HP is off my list. My HP laptop refuses to boot. HP says it's a known problem but refuses to fix it unless I give them $300.00. Instead I put the money toward a new Dell laptop. No more HP for me!
 
My Toshiba that I got at BestBuy works great. $330.00 with Windows7 Intel Celeron 900, 2GB DDR2 Ram 250GB HDD 15.6" HD Screen. Of course,I got this on sale.
 
Yep, I just bought a number of refurbished IBM "Thinkpads" under the name of Levono. My cheapest was about $200 for a T41 with only a 40 GB hard drive, 512 MB Memory but dual core processors and Windows XP Pro that I will use on the job talking to customer equipment using Procomm, storing everything on external Terabyte HDs anyway. Paid about $300 each for the T30 that I'm typing on now and one that I gave my mother that can't stand her new HP Tower running Windows 7. Both have 80 GB HDs, rest same as the T41, except Pentium 4. I picked up a T60e that has 320 GB HD, Dual Core processors, 1.2 GB memory.
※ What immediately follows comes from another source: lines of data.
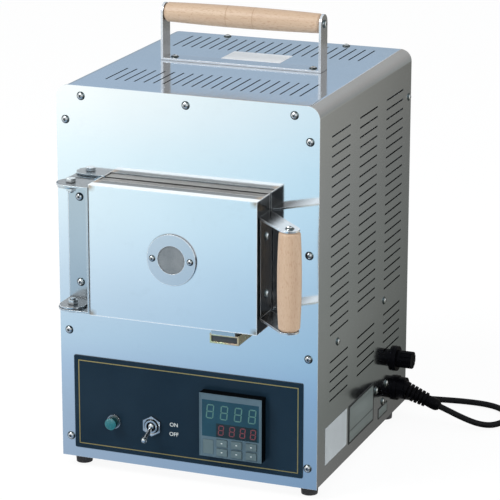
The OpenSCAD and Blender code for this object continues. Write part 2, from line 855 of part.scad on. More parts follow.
module terminal_block() {
    x = inner_w / 2 - 34;
    z = bracket_low_z + 1.5;
    color("beige") placed() difference() {
        block([x, bracket_y[0] + 3, z], [x + 20, bracket_y[1] - 3, z + 16]);
        for (i = [0:3]) translate([x + 10, bracket_y[0] + 9 + i * 12, z + 8])
            cylinder(r = 3, h = 10, $fn = 32);
    }
}

// Fuse holder through the right wall, and its turning cap
module fuse_holder() {
    color("black") placed() difference() {
        union() {
            bar_x(side_x, fuse_y, fuse_z, fuse_flange_r, fuse_flange_t);
            bar_x(side_x - 38, fuse_y, fuse_z, fuse_thread_r, 38);
        }
        bar_x(side_x - 10, fuse_y, fuse_z, fuse_thread_r - 2, 20);
    }
}

module fuse_cap() {
    cap_len = fuse_out - fuse_flange_t - play;
    color("black") placed() {
        difference() {
            bar_x(side_x + fuse_flange_t + play, fuse_y, fuse_z, fuse_r, cap_len);
            block([side_x + fuse_out - 2, fuse_y - 1, fuse_z - fuse_r - 1],
                [side_x + fuse_out + 1, fuse_y + 1, fuse_z + fuse_r + 1]);
            for (i = [0:11]) translate([side_x + fuse_flange_t + 4, fuse_y, fuse_z])
                rotate([i * 30, 0, 0]) translate([0, fuse_r, 0]) rotate([0, 90, 0])
                    cylinder(r = 0.8, h = cap_len, $fn = 16);
        }
        bar_x(side_x - 8, fuse_y, fuse_z, fuse_thread_r - 2 - play, 8 + fuse_flange_t + play + 1);
    }
}

// The relief's outer sleeve along its own sloping axis
module along_relief() {
    translate(relief_root) rotate([0, 90 + relief_tilt, 0]) children();
}

// Gland through the right wall, with a nut inside
module cord_gland() {
    nut_x = inner_w / 2 - sheet_t;
    color("black") placed() difference() {
        union() {
            bar_x(side_x, gland_y, gland_z, gland_r, 4);
            bar_x(side_x, gland_y, gland_z, gland_r - 1.5, gland_out);
            bar_x(nut_x - 8, gland_y, gland_z, gland_thread_r, 8 + side_x - nut_x);
            translate([nut_x, gland_y, gland_z]) rotate([0, -90, 0])
                cylinder(r = gland_thread_r + 4, h = 4, $fn = 6);
        }
        along_relief() cylinder(r = relief_r, h = relief_len, $fn = 48);
    }
}

// Tapered strain relief: flexing grooves near the gland, then a smooth sleeve with a rounded end
module cord_relief() {
    first_groove = 6.5;
    rib_pitch = (relief_neck - first_groove) / relief_ribs;
    groove = rib_pitch * 0.45;
    core_r = relief_sleeve_r - 0.7;
    color("black") placed() along_relief() {
        difference() {
            cylinder(r1 = relief_r, r2 = relief_neck_r, h = relief_neck, $fn = 48);
            for (i = [0:relief_ribs - 1]) translate([0, 0, first_groove + i * rib_pitch]) difference() {
                cylinder(r = relief_r + 1, h = groove, $fn = 48);
                translate([0, 0, -1]) cylinder(r = core_r, h = groove + 2, $fn = 48);
            }
        }
        rotate_extrude($fn = 48) polygon([[0, relief_neck - 1], [core_r, relief_neck - 1],
            [relief_sleeve_r, relief_neck + 6], [relief_sleeve_r, relief_len - 5],
            [relief_sleeve_r - 0.6, relief_len - 2.5], [relief_tip_r, relief_len], [0, relief_len]]);
    }
}

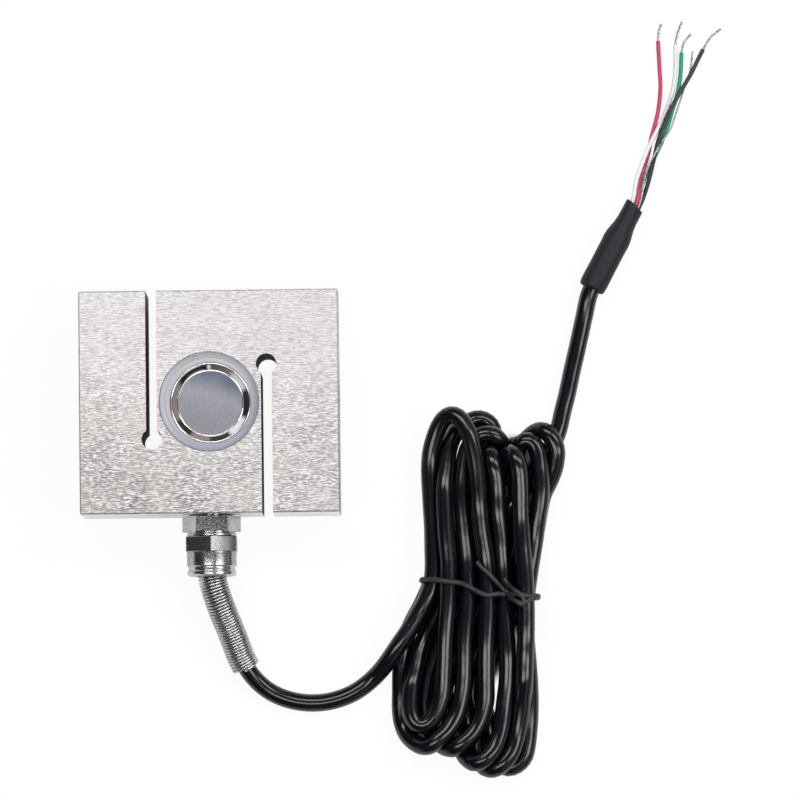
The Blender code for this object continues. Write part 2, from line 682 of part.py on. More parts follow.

ALL are running Windows XP that walks all over Windows 7, but Microsoft is about to stop supporting XP, so I just brought them up to Service Pack 3 with all of the patches and will keep them updated...and cloned, because Microsoft is about to stop supporting XP.

I've got a HD for the T30s that has an OS called Ubuntu, which says its a "Human version of Linux", and thats a strange critter. I thought about overwriting it with XP, but think that I'm going to play with it as it is and see what kind of support I can find for it. Trying to deal with Linux commands is an experience and a half, but this Ubuntu seems to dumb it down to human use that falls somewhere between Windows and MAC.

Anyway, back to your question, I will take XP over 7 any day of the week, and just gave a brand new (month or so old) HP laptop running 7...away to someone that I don't like so much. They thanked me for the gift and I welcomed them, but walked away laughing "You will so get yours when you turn that piece of crap on, you rotten...".